Their debut album, "Forced Back To Life" from 2016, was 35 minutes of pure death metal devastation. No nonsense, no modern polishing designed for Spotify playlists made for people doing deadlifts. This album kicked the door in. The riffs hit like bricks thrown into a cement mixer, the drums attacked without mercy, and the vocals sounded like someone had awakened a corpse after thirty years of rotting in the mud. Of course, the influence of the British death metal scene was obvious — Benediction, Bolt Thrower, even early Paradise Lost appeared in those slower moments — but there was just as much American filth in the vein of Autopsy and Abscess. Yet it never felt like a museum reconstruction. This was not a case of "look, we can play like it's 1991." "Forced Back To Life" had that youthful arrogance and the kind of energy that made you instinctively want to flip the table in your room.

Four years later came "Unending Futility", and things became even more interesting. If the debut was a brutal shovel blow to the back of the head, the second album proved these guys could really write songs. It was still heavy as hell and still dripping with graveyard atmosphere, but now there was more technique, progressive twists, and incredible bass work. Seriously, the bass on this record deserves its own monument made from bones and empty beer cans. Lee Anderson wasn't politely plucking away in the background — he was running through the songs like a possessed jazz musician who had been ordered to play death metal. The influence of Death's "Human" era was so obvious that at times you almost wanted to check whether Chuck Schuldiner had somehow risen from the dead. But again, Live Burial were not mindlessly hammering away like a tribute act. They took that technical momentum and blended it with doom crawling, Swedish filth, and riffs with more groove than half of today's so-called groove metal bands combined. Tracks like 'Rotting On The Rope', 'The Crypt Of Slumbering Madness', and 'Cemetery Fog' showed a band that understood how to build tension, slow down, speed up, and suddenly hit you with a riff so devastating that your face twisted into the classic death metal expression of approval.

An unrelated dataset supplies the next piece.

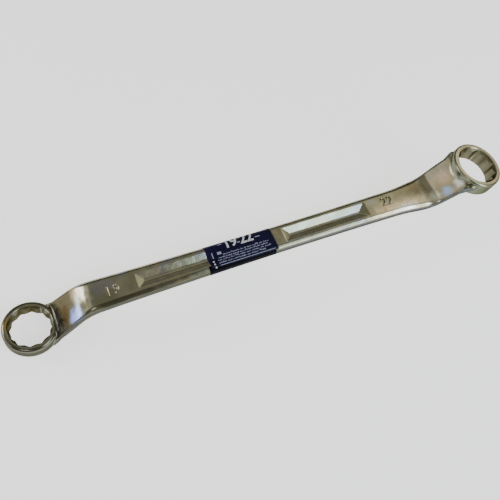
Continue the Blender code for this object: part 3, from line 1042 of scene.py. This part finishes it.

Finally, there was "Curse Of The Forlorn" in 2022 — the moment when Live Burial sounded like a band completely confident in its own strength. The third album was more ambitious, more refined, and at times absurdly dense. There was so much happening that the first listen could leave you completely overwhelmed — like being thrown into a washing machine filled with riffs, blast beats, and solos. But once the chaos began to reveal its structure, a massive beast emerged. The band still had one foot planted firmly in classic death metal, but increasingly developed its own atmosphere — darker, more ominous, and occasionally stepping into blackened death metal territory. There were melodies, monumental slow sections, and long compositions that could have collapsed under the weight of their own ambition, but instead they dragged the listener deeper and deeper into the crypt. The production was fantastic: everything breathed, everything had space, and yet it still sounded like a gigantic wall of rotten flesh. The great thing about Live Burial was that, despite all the technique and old-school scholarship, they still sounded like a bunch of people who simply loved death metal. They did not calculate, they did not pretend to be avant-garde for reviewers with beards and notebooks, and they were not trying to create a soundtrack for craft IPA tastings. This was music for people who wanted to smell the grave, take a riff straight to the teeth, and believe for a moment that 1992 never actually ended.

And why have I been writing in the past tense this entire time? Well, the gentleman perhaps got a little too immersed in the subject of death, because some time ago, Live Burial called it a day. A shame, really, because they were surprisingly good at digging through corpses.